> **EXERCISE PROMPT**
In the records below, find the line with "What build123d script" and the line with "bay_flare = 3.0"; return exactly those lines and every line between them.

> **STORED RECORDS**

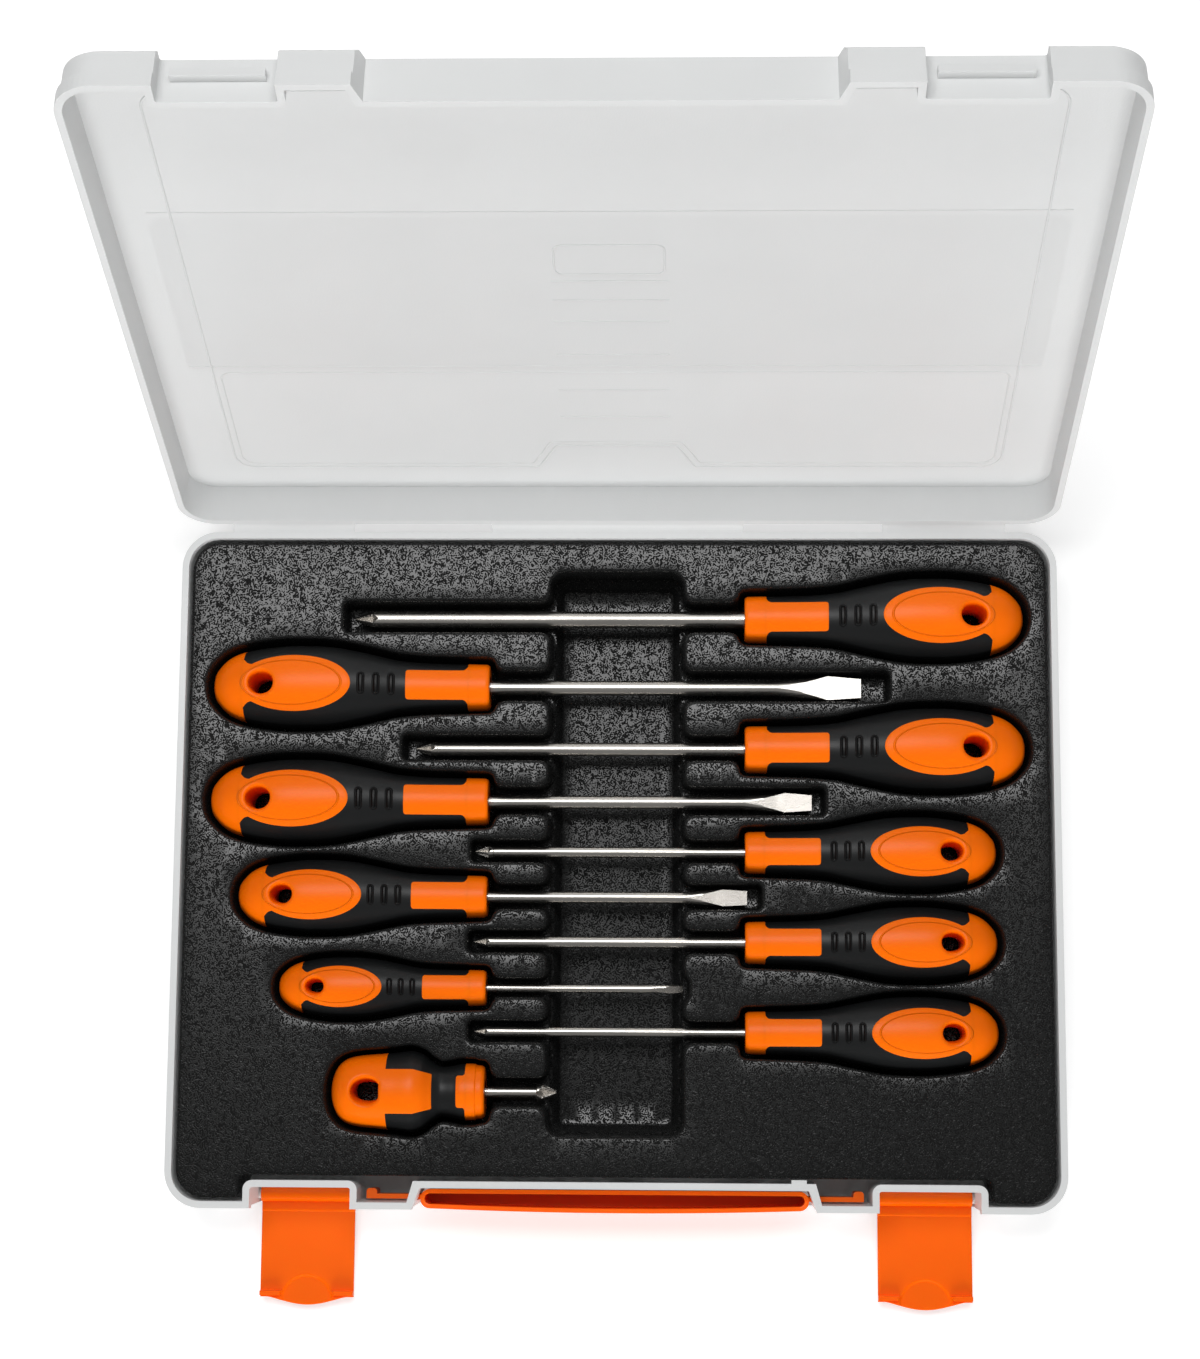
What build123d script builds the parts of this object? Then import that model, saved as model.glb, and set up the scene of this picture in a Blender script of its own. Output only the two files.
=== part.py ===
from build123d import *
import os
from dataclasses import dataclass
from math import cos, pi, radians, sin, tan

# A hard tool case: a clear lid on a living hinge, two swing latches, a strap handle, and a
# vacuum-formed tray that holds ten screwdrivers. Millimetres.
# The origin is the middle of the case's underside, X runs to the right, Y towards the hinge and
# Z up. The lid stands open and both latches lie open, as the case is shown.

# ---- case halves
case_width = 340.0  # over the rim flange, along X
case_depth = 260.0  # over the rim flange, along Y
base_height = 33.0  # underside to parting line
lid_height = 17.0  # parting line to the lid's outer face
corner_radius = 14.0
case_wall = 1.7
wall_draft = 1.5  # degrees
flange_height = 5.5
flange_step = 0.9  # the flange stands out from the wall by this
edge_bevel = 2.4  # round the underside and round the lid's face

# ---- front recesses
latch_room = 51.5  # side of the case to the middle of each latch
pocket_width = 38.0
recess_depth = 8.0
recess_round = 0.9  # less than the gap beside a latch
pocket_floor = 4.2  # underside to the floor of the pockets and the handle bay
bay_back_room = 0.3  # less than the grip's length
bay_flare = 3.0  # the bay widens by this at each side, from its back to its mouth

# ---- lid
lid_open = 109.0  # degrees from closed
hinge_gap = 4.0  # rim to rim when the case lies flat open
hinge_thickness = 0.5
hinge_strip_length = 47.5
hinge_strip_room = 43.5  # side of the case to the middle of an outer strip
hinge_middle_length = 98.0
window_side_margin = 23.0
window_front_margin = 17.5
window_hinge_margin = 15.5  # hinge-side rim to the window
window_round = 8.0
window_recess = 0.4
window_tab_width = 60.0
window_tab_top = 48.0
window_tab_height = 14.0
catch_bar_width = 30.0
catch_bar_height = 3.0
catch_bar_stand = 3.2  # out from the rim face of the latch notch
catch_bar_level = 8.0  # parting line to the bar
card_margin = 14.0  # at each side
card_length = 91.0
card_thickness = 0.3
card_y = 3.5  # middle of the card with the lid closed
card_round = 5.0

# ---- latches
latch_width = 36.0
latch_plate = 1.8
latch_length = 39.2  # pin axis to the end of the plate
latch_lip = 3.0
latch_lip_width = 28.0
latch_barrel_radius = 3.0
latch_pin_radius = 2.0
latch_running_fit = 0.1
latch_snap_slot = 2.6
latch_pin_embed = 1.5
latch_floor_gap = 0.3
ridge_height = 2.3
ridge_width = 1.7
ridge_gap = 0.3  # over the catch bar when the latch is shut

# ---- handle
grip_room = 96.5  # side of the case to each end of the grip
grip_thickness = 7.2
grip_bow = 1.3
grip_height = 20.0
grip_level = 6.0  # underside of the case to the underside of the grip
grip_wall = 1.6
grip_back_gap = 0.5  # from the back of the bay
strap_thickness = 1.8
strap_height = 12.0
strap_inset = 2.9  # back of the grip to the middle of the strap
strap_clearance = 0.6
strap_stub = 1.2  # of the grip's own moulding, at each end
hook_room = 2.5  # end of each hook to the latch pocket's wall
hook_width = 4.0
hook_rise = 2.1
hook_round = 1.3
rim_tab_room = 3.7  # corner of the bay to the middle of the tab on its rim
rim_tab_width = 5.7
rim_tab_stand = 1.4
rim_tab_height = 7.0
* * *
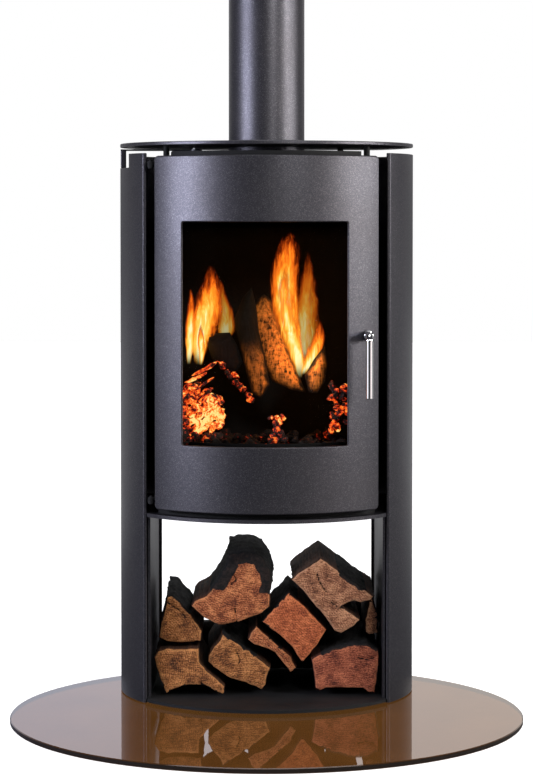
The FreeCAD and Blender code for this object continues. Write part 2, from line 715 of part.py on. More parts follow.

> **FULL RESPONSE**
What build123d script builds the parts of this object? Then import that model, saved as model.glb, and set up the scene of this picture in a Blender script of its own. Output only the two files.
=== part.py ===
from build123d import *
import os
from dataclasses import dataclass
from math import cos, pi, radians, sin, tan

# A hard tool case: a clear lid on a living hinge, two swing latches, a strap handle, and a
# vacuum-formed tray that holds ten screwdrivers. Millimetres.
# The origin is the middle of the case's underside, X runs to the right, Y towards the hinge and
# Z up. The lid stands open and both latches lie open, as the case is shown.

# ---- case halves
case_width = 340.0  # over the rim flange, along X
case_depth = 260.0  # over the rim flange, along Y
base_height = 33.0  # underside to parting line
lid_height = 17.0  # parting line to the lid's outer face
corner_radius = 14.0
case_wall = 1.7
wall_draft = 1.5  # degrees
flange_height = 5.5
flange_step = 0.9  # the flange stands out from the wall by this
edge_bevel = 2.4  # round the underside and round the lid's face

# ---- front recesses
latch_room = 51.5  # side of the case to the middle of each latch
pocket_width = 38.0
recess_depth = 8.0
recess_round = 0.9  # less than the gap beside a latch
pocket_floor = 4.2  # underside to the floor of the pockets and the handle bay
bay_back_room = 0.3  # less than the grip's length
bay_flare = 3.0  # the bay widens by this at each side, from its back to its mouth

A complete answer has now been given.